In Victoria, the Opposition’s attempts to know how many detainees have been released in Victoria in response to the High Court’s decision have not been answered.
The Allan Government has refused to confirm how many immigration detainees have been released in Victoria in response to the High Court’s decision in NZYQ.
Shadow Attorney-General, Michael O’Brien, said: “A number of the released immigration detainees committed very serious crimes making them a potential danger to the community.
“Crimes against children and sexual offences against women led to some of these people being detained in the first place.
“Victorians have a right to know how many former detainees have been released in Victoria and how they are being monitored.
So far, Victoria’s Attorney-General and Minister for Police have refused to answer how many of these people were released in Victoria and what, if any, measures the Victoria police has put in place to keep the local communities (wherever they have been released into) safe.
The communities where those detainees have been released into, should be put in the know, not only of them being released but also the measures being put in place by the administration to keep those communities safe.

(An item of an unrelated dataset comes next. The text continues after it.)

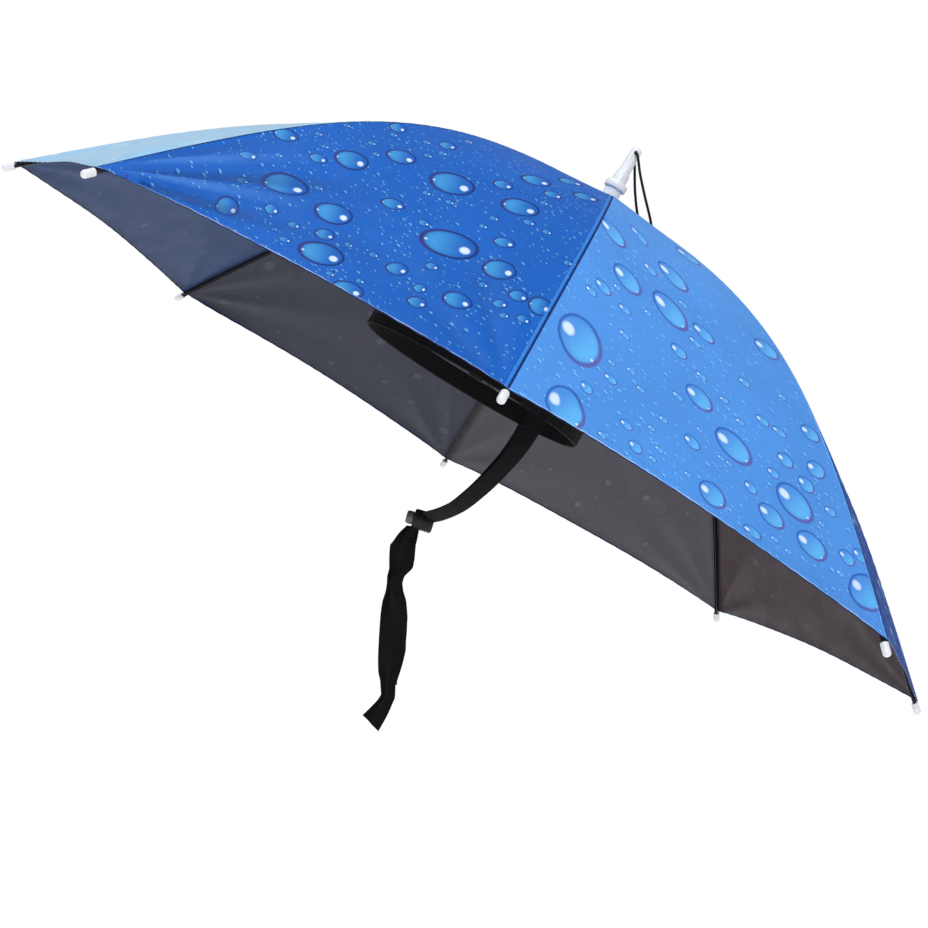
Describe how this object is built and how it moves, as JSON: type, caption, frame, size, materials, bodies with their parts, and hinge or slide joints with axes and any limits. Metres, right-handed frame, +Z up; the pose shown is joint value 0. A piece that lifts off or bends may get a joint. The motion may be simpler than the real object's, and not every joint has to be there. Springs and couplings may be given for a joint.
{
  "type": "umbrella hat",
  "caption": "Hands-free umbrella worn as a hat: a ribbed cloth canopy on a short post and cradle over an elastic head band, with a chin strap and lock.",
  "frame": {"origin": "centre of the elastic head band, where the hat sits on a head", "axes": "+Z up as worn, the wearer faces -Y and +X is the wearer's left; the canopy, its post and the head band lean back 30.7 degrees about X"},
  "size_m": [0.7776, 0.6692, 0.4423],
  "materials": {
    "canopy_cloth": "thin woven polyester with a printed water-drop pattern outside and a dark grey coating inside",
    "rib_steel": "black painted steel, satin",
    "white_plastic": "milky white moulded plastic",
    "black_plastic": "black moulded plastic, fine grain",
    "grey_plastic": "dark grey moulded plastic",
    "elastic_cord": "round braided elastic cord",
    "elastic_band": "ribbed woven elastic",
    "strap_webbing": "thin black woven ribbon"
  },
  "bodies": {
    "root": {"canopy_panel_1": "canopy_cloth", "canopy_panel_2": "canopy_cloth", "canopy_panel_3": "canopy_cloth", "canopy_panel_4": "canopy_cloth", "canopy_panel_5": "canopy_cloth", "canopy_panel_6": "canopy_cloth", "canopy_panel_7": "canopy_cloth", "canopy_panel_8": "canopy_cloth", "rib_1": "rib_steel", "rib_2": "rib_steel", "rib_3": "rib_steel", "rib_4": "rib_steel", "rib_5": "rib_steel", "rib_6": "rib_steel", "rib_7": "rib_steel", "rib_8": "rib_steel", "stretcher_1": "rib_steel", "stretcher_2": "rib_steel", "stretcher_3": "rib_steel", "stretcher_4": "rib_steel", "stretcher_5": "rib_steel", "stretcher_6": "rib_steel", "stretcher_7": "rib_steel", "stretcher_8": "rib_steel", "tip_cap_1": "white_plastic", "tip_cap_2": "white_plastic", "tip_cap_3": "white_plastic", "tip_cap_4": "white_plastic", "tip_cap_5": "white_plastic", "tip_cap_6": "white_plastic", "tip_cap_7": "white_plastic", "tip_cap_8": "white_plastic", "hub": "black_plastic", "post": "rib_steel", "runner": "black_plastic", "finial": "white_plastic", "finial_loop": "elastic_cord", "head_band": "elastic_band", "crown_cradle": "black_plastic", "strap_lock": "black_plastic", "lock_button": "grey_plastic", "chin_strap_left": "strap_webbing", "chin_strap_right": "strap_webbing", "strap_end_short": "strap_webbing", "strap_end_long": "strap_webbing"}
  },
  "joints": []
}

That would have been the case in the past, when politics was different.
We all understand the narrative wars in politics but there have to be some common, given fundamentals, above party politics and for the nation and society.
I doubt John Howard would bring in the gun laws today if there was another Port Arthur tragedy.
Sadly, it would not be long before we feel compelled to view political parties to political cartels, brazenly endeavouring to act in the best interest of their cartel members rather than community.